━━━━━ Data block
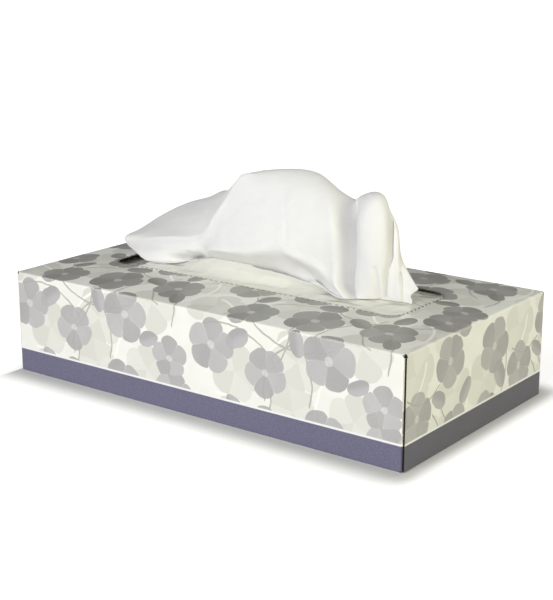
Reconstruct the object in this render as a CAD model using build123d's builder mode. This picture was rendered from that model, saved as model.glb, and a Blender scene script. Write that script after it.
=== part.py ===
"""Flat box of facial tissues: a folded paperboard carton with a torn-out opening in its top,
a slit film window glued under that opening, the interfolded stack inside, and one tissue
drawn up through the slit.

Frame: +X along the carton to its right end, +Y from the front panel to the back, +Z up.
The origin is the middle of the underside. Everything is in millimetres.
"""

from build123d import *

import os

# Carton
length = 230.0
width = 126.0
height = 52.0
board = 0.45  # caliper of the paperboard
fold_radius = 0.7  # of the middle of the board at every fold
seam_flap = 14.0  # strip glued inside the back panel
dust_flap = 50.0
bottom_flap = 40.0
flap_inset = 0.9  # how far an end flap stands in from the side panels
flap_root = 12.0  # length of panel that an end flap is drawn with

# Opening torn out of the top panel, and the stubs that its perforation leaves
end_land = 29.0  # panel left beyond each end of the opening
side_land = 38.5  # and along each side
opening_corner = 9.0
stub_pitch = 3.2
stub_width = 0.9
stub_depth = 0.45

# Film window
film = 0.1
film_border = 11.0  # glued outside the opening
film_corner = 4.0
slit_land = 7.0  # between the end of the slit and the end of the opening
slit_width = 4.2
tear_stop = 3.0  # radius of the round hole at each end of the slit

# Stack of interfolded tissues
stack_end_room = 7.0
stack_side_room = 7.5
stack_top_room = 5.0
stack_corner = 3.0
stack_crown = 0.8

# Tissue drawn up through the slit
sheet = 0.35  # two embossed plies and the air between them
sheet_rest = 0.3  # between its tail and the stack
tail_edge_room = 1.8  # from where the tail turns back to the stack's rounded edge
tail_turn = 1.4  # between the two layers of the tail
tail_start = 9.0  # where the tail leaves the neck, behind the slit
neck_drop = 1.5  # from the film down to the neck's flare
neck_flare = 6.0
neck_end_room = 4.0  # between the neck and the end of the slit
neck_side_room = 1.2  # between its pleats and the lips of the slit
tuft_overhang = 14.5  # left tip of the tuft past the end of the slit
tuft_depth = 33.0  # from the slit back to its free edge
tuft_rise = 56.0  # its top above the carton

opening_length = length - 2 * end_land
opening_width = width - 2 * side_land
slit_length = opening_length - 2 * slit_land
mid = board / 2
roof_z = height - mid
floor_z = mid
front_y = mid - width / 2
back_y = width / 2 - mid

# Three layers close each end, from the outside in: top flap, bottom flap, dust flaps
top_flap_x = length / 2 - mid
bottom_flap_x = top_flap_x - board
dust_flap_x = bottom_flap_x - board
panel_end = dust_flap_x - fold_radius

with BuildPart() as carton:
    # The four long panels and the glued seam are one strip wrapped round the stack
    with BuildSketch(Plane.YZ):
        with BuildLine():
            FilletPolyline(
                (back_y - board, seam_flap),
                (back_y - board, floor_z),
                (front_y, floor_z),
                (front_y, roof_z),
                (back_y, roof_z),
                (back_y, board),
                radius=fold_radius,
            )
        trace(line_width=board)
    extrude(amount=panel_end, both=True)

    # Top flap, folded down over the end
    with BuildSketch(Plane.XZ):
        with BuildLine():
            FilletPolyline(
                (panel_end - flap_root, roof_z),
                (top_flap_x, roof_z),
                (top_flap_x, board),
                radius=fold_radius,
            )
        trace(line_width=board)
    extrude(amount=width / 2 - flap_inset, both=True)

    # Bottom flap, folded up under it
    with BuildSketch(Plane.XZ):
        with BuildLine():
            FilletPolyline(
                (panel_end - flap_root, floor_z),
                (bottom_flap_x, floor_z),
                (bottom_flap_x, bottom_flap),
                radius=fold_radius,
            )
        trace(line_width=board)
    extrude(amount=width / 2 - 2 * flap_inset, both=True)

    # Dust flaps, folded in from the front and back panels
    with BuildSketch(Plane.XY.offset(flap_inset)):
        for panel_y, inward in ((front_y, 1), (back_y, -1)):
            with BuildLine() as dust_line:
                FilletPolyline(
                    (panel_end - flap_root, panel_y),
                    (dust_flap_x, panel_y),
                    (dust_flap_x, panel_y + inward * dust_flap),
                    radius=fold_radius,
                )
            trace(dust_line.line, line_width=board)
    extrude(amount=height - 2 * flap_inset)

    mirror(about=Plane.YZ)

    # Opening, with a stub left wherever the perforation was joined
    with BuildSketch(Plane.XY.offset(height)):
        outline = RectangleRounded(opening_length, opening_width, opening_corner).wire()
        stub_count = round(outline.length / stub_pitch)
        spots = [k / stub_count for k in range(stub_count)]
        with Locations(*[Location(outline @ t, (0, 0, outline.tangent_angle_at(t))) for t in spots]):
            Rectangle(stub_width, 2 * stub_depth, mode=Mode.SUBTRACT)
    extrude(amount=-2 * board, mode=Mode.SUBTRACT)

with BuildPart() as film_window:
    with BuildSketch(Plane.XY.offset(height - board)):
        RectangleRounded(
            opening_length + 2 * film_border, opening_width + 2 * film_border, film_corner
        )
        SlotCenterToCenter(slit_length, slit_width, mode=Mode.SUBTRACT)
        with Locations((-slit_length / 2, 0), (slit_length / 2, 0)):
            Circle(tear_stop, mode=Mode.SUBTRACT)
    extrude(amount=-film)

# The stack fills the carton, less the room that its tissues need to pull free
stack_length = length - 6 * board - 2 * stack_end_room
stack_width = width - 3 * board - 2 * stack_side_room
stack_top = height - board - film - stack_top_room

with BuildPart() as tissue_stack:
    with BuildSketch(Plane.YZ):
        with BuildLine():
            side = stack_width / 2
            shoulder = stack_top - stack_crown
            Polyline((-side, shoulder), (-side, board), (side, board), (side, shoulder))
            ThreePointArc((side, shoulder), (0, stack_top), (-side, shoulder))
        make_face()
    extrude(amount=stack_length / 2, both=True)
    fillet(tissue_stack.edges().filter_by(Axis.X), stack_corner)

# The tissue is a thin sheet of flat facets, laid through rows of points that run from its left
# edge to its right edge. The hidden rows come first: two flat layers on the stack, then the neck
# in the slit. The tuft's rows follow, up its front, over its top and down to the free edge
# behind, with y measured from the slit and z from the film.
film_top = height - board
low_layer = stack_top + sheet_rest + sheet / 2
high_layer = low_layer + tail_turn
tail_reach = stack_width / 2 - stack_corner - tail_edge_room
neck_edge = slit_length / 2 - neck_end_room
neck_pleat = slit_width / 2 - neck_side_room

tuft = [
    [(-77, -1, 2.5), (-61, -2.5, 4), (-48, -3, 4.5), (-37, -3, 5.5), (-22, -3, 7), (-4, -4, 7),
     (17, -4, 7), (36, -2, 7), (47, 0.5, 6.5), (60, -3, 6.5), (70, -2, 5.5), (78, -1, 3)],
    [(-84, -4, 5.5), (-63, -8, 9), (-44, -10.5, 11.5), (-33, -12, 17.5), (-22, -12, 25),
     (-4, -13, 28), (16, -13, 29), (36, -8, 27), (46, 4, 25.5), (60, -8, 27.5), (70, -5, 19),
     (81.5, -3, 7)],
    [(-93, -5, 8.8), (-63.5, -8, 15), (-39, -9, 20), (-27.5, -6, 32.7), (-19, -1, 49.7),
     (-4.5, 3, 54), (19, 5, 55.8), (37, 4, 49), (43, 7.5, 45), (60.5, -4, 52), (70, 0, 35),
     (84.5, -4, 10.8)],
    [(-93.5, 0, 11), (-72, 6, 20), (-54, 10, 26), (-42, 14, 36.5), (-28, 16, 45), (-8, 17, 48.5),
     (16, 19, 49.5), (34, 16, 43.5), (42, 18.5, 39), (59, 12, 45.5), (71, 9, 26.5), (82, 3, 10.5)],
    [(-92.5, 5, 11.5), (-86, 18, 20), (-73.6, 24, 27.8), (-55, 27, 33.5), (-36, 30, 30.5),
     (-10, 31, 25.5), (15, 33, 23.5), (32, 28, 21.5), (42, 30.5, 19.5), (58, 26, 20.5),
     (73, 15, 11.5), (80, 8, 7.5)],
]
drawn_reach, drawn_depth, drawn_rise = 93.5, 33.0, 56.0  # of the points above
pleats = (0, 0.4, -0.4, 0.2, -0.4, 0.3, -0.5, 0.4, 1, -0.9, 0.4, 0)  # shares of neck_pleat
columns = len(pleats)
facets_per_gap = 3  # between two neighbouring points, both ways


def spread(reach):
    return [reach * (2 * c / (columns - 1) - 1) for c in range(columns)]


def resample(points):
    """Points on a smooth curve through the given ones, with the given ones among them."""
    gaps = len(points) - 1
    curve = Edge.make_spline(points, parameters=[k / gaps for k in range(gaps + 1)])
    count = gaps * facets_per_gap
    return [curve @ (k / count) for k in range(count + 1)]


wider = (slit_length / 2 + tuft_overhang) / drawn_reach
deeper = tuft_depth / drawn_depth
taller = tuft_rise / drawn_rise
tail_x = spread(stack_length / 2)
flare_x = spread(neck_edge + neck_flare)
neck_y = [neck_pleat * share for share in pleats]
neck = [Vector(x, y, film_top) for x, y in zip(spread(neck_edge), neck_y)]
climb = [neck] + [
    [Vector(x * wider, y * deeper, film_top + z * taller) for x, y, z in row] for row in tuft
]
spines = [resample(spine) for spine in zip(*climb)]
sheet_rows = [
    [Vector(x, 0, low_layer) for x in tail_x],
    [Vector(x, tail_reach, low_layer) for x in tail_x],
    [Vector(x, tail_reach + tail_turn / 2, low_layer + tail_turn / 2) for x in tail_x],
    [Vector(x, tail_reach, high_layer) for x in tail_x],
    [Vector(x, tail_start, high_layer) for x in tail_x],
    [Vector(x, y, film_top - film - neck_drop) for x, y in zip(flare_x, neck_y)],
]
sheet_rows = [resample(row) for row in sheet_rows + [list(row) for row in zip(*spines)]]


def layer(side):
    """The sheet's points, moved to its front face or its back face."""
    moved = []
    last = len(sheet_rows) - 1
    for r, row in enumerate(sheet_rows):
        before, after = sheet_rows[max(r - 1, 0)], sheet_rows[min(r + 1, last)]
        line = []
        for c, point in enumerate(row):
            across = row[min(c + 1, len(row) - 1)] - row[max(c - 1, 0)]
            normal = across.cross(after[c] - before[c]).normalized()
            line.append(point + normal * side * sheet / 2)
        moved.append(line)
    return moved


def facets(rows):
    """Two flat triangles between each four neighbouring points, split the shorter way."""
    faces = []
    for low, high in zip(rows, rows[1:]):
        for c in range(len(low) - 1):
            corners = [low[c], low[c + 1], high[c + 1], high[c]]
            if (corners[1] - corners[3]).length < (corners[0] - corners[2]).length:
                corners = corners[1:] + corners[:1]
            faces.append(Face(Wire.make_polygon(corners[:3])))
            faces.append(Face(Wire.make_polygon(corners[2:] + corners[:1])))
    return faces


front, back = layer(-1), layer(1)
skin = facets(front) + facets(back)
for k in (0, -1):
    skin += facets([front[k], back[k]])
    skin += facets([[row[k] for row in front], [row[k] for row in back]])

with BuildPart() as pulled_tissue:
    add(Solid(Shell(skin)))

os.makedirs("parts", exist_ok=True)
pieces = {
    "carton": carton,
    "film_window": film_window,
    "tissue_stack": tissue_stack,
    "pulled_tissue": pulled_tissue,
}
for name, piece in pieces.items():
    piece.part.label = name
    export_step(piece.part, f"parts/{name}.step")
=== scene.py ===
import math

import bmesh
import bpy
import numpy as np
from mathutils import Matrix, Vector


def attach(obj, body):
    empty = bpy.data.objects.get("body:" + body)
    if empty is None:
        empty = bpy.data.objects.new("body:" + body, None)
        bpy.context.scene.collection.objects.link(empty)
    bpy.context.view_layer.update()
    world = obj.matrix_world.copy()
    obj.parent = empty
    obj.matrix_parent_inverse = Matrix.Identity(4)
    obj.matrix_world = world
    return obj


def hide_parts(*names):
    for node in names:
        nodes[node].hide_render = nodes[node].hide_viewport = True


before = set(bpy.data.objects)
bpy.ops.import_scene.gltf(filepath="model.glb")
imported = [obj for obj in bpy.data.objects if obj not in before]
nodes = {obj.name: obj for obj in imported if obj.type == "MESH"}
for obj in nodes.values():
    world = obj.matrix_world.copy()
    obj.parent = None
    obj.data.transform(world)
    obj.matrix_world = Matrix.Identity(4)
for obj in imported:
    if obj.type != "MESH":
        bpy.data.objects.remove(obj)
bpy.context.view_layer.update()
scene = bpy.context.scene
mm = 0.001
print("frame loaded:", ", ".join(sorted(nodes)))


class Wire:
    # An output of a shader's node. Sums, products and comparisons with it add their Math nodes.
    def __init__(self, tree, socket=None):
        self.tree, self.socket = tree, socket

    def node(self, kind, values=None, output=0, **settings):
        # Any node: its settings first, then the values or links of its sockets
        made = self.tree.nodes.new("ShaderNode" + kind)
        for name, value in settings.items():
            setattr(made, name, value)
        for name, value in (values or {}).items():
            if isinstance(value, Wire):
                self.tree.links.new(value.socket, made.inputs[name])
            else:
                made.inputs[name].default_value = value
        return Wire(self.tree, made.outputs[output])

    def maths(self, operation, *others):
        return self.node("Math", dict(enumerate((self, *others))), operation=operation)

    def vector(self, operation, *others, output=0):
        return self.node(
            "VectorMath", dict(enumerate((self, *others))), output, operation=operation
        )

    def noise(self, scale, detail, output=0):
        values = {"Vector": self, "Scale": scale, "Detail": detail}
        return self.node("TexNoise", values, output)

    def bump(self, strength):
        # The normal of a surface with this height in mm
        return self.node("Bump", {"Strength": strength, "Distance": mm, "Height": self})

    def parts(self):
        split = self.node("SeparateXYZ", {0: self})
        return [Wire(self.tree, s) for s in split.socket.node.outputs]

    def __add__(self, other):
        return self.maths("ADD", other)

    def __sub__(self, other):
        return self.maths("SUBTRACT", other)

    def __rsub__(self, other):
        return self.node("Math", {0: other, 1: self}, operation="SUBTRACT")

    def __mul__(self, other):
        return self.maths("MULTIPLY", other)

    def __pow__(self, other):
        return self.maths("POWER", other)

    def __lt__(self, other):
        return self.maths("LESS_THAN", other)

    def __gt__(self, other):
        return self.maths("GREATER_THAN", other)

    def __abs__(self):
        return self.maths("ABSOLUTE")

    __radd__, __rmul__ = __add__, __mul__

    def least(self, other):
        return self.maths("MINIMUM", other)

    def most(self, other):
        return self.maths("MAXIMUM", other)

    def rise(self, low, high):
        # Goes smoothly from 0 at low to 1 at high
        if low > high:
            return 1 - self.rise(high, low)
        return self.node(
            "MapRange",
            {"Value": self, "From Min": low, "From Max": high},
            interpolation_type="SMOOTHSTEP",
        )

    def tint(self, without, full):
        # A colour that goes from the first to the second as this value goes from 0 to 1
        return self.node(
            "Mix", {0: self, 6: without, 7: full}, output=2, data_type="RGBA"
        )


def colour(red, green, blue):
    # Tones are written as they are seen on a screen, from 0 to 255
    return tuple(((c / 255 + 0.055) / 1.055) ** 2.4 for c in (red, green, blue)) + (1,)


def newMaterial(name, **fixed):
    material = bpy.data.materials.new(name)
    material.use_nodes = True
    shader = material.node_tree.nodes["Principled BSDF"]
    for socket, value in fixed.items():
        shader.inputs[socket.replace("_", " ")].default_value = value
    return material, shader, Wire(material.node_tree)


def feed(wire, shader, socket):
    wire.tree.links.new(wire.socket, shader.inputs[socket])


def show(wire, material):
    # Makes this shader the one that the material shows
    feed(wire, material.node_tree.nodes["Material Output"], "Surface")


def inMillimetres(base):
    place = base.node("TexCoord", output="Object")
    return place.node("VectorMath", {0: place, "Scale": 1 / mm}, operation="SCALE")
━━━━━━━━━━
_Your instructions:_ From the line with "front, back = layer(-1), layer(1)" through the line with "before = set(bpy.data.objects)", set down every line exactly and nothing besides.

_Result of the task:_
front, back = layer(-1), layer(1)
skin = facets(front) + facets(back)
for k in (0, -1):
    skin += facets([front[k], back[k]])
    skin += facets([[row[k] for row in front], [row[k] for row in back]])

with BuildPart() as pulled_tissue:
    add(Solid(Shell(skin)))

os.makedirs("parts", exist_ok=True)
pieces = {
    "carton": carton,
    "film_window": film_window,
    "tissue_stack": tissue_stack,
    "pulled_tissue": pulled_tissue,
}
for name, piece in pieces.items():
    piece.part.label = name
    export_step(piece.part, f"parts/{name}.step")
=== scene.py ===
import math

import bmesh
import bpy
import numpy as np
from mathutils import Matrix, Vector


def attach(obj, body):
    empty = bpy.data.objects.get("body:" + body)
    if empty is None:
        empty = bpy.data.objects.new("body:" + body, None)
        bpy.context.scene.collection.objects.link(empty)
    bpy.context.view_layer.update()
    world = obj.matrix_world.copy()
    obj.parent = empty
    obj.matrix_parent_inverse = Matrix.Identity(4)
    obj.matrix_world = world
    return obj


def hide_parts(*names):
    for node in names:
        nodes[node].hide_render = nodes[node].hide_viewport = True


before = set(bpy.data.objects)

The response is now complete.